Tackling climate change and reducing emissions is central to a new bushfire readiness plan released by a group of former emergency leaders.
The 165 recommendations from the plan were developed with more than 150 experts and community leaders, in conjunction with Emergency Leaders for Climate Action.
Key recommendations from the plan include: more resources for fire and land management agencies to manage fuels, more large aerial firefighting capability and an Indigenous-led national cultural fire strategy.
It also focuses on making insurance more affordable so Australians can bounce back after natural disasters and setting up a national climate disaster fund paid through a fossil fuel producer levy.
But former Fire and Rescue NSW commissioner Greg Mullins says reducing emissions is key to limit warming and consequently wild weather and natural disasters.
"All of this will be for nothing in the long run if we don't start to dial down the temperature globally," he told AAP.
"It's a crisis, it's a climate emergency so we've got to take drastic measures."No more talk of rubbish like gas-fuelled recoveries, it's got to be renewables-led. No more fossil fuel projects at all and start to phase out fossil fuels."
Former NSW Fire and Rescue Commissioner Greg Mullins and other former emergency services chiefs were outspoken during last summer's bushfire crisis.

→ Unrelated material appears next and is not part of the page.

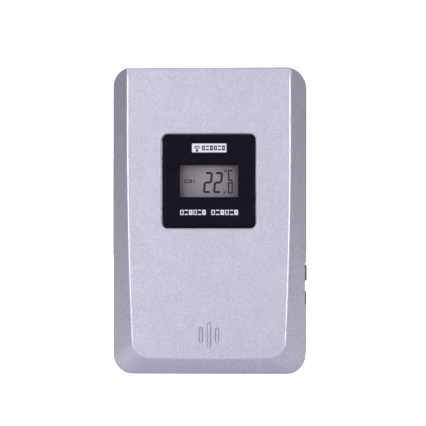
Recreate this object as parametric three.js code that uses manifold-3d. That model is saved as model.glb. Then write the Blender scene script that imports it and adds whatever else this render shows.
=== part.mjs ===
// Wireless temperature sensor that stands on its base or hangs on a screw.
// X is the width, Y the depth with the front at -Y, and Z the height. Units are millimetres.
import * as THREE from 'three';
import { mergeVertices } from 'three/addons/utils/BufferGeometryUtils.js';
import Module from 'manifold-3d';

const wasm = await Module();
wasm.setup();

// ---- housing -------------------------------------------------------------------------------
const bodyWidth = 63;
const bodyHeight = 100;
const bodyDepth = 27;
const wall = 2;
const cornerRadius = 6.5;
const frontCoverDepth = 16; // from the face to the parting line
const partingGap = 0.3;
const rearEdgeRadius = 1.5;
const lipHeight = 1.6;
const lipThickness = 0.9;

// Sloping rim around the face: both sides and the bottom slope back, the top edge is rounded.
const slopeDepth = 5.5;
const slopeWidthTop = 4.9;
const slopeWidthFoot = 6.5;
const slopeHeightBase = 5.4;
const straightLength = 20; // below the top edge, the side slopes keep their width this far
const faceCornerRadius = 5.8;
const faceBow = 0.3;
const topEdgeRadius = 1.4;

// Vent marks in the face, and open vent slots in the base below the thermistor.
const ventWidth = 1.3;
const ventPitch = 2.67;
const ventDepth = 0.7;
const ventHeights = [5, 8, 5];
const ventEndRadius = 0.64;
const ventCentreZ = 12.6;
const baseVentLength = 7;
const baseVentGap = 0.5; // between the locating lip and the slots

// Clearances.
const fit = 0.3; // between a moving piece and what it moves in
const snug = 0.2; // between inner pieces that stack on each other

// How the shapes are drawn.
const arcSteps = 5;
const fineSides = 24;
const rodSides = 16;
const wireSides = 5;
const merge = 0.1; // how far one shape runs into another that it joins
const past = 1; // how far a cut runs past the surface that it opens
const beyond = 20; // how far open-topped outlines run past the body

// Window and display.
const windowSize = 31;
const windowRadius = 2.1;
const windowDrop = 37; // from the top edge to the window's centre
const lensGap = 0.15;
const lensRecess = 0.3;
const lensThickness = 1;
const tapeThickness = 0.2;
const tapeGap = 0.1;
const tapeWidth = 2.5;
const tapeInset = 0.5;
const tapeCorner = 1;
const windowFloor = 1;
const windowMargin = 1.5;
const displayWidth = 26;
const displayHeight = 19;
const displayRearHeight = 13.6;
const glassThickness = 1.1;
const glassCorner = 0.3;
const viewWidth = 19;
const viewHeight = 10.6;
const viewMargin = 1.5;
const viewCorner = 1;
const displayFrameRim = 3.6;
const displayFrameLip = 0.6;
const displayFrameCorner = 1.5;
const displayPocketCorner = 0.4;
const stripDepth = 2.7;
const stripWidth = 1.8;
const stripInset = 1;

// Main circuit board.
const boardThickness = 1.2;
const boardMargin = 3.5; // between the board and the side walls
const boardAbove = 18; // above the window's centre
const boardBelow = 6; // below the lower button's centre
const boardCorner = 1.5;
const boardScrewRise = 5; // above the upper switch

// Side buttons and the switches behind them.
const upperButtonZ = 33;
const upperButtonLength = 5.2;
const upperButtonStand = 0.3; // how far the cap stands out of the side
const lowerButtonZ = 24.8;
const lowerButtonLength = 4.3;
const lowerButtonStand = 0.15;
const buttonDepth = 4.4;
const buttonRadius = 1.2;
const buttonTravel = 0.6;
const flangeOverhang = 0.7;
const flangeThickness = 0.8;
const pusherRadius = 1.2;
const recessDepth = 0.3;
const recessMargin = 0.6;
const switchSize = 6;
const switchHeight = 3.4;
const switchBody = 3.6;
const plungerRadius = 1.4;
const plungerLength = 1.5;

// Cells, their tray and their contacts.
const cellDiameter = 10.5;
const cellLength = 44.5;
const nubLength = 1;
const nubRadius = 1.9;
const cellSpacing = 0.8;
const cellMargin = 0.5;
const cellEdge = 0.5;
const trayWall = 1.2;
const contactThickness = 0.4;
const contactHeight = 8;
const dimpleHeight = 0.5;
const dimpleRadius = 2;
const springLength = 4.2;
const springWire = 0.35;
const springTurns = 3;
const springFootRadius = 3.4;
const springTipRadius = 2.4;
const springStepsPerTurn = 10;
const tabLength = 1.4;
const tabWidth = 2.4;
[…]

Source: AAP
Mr Mullins says the group will meet with Emissions Reduction Minister Angus Taylor next month.
The former leaders were outspoken during last year's devastating fire season over the prime minister not meeting with them.
A royal commission has been launched over the deadly season, as well as a Senate inquiry into the government's response.
Inquiry chair and Labor senator Tim Ayres said his committee had received compelling evidence of the relationship between emissions, rising temperatures and the elevated bushfire risk.
"We were told the south coast of NSW faces another elevated risk this bushfire season ... particularly those areas not burned already," he told AAP.
"There was a cry for more support and help from the science community for more funding to deal with bushfire preparedness and mitigation."
The risks from more intense and longer bushfires went beyond the physical, he said.
He said there were also concerns about the withdrawal of mental health services from bushfire-hit areas as locums went back to Sydney due to the coronavirus pandemic.
"There must be a clear strategy so that everyone has access to the right services."